Industry 4.0 is not a finished chapter. It is an operating reality and an evolving vision. The companies that understand both will shape what comes next.


Frequently Asked Questions

1. What is the current state of Industry 4.0 adoption in manufacturing?

Industry 4.0 adoption varies significantly by region, company size, and industry sector. Large automotive and semiconductor manufacturers have achieved advanced maturity with connected factories, AI-driven quality control, and digital twins. However, the majority of small and mid-size manufacturers remain in early stages, often limited to basic connectivity and data collection without advanced analytics. Common barriers include legacy equipment, workforce skills gaps, unclear ROI, and the challenge of scaling pilot projects to enterprise-wide deployments.

2. What are the biggest lessons learned from Industry 4.0 implementations?

The most important lessons include: start with a clear business problem rather than technology for its own sake; invest in data infrastructure and OT/IT integration before deploying AI; prioritize change management and workforce upskilling alongside technology rollout; focus on one use case at a time and prove ROI before scaling; and ensure cybersecurity is designed into the architecture from the beginning, not bolted on after deployment. Organizations that treated Industry 4.0 as a technology project rather than a business transformation initiative consistently underperformed.

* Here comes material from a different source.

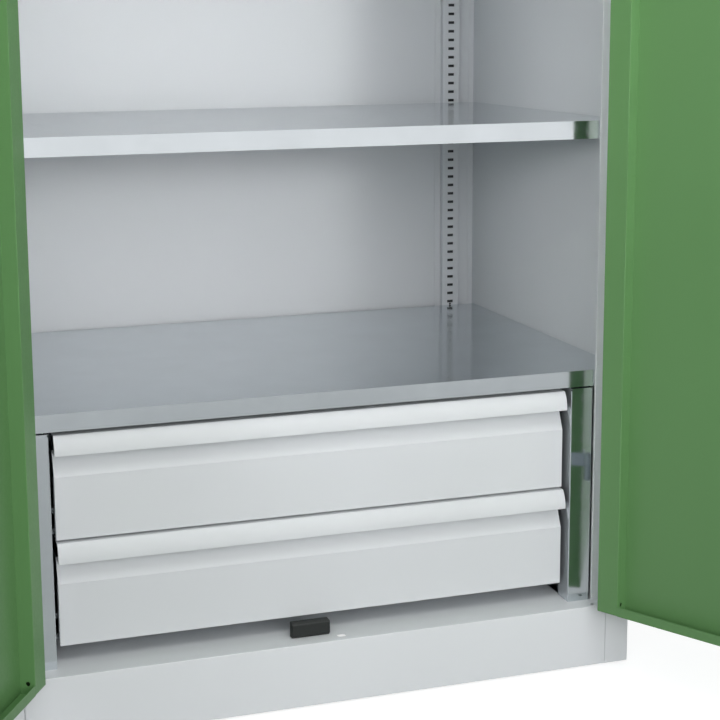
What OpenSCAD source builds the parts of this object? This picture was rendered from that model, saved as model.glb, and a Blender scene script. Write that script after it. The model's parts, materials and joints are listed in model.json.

3. What comes after Industry 4.0?

The evolution beyond Industry 4.0 centers on autonomous and cognitive manufacturing, sometimes called Industry 5.0. Key developments include agentic AI systems that can independently manage production decisions, human-robot collaboration that emphasizes worker augmentation rather than replacement, sustainability-driven manufacturing with real-time carbon tracking, and resilient supply chains enabled by digital twins and AI-powered scenario planning. The European Commission’s Industry 5.0 framework emphasizes human-centricity, sustainability, and resilience as core pillars alongside technological advancement.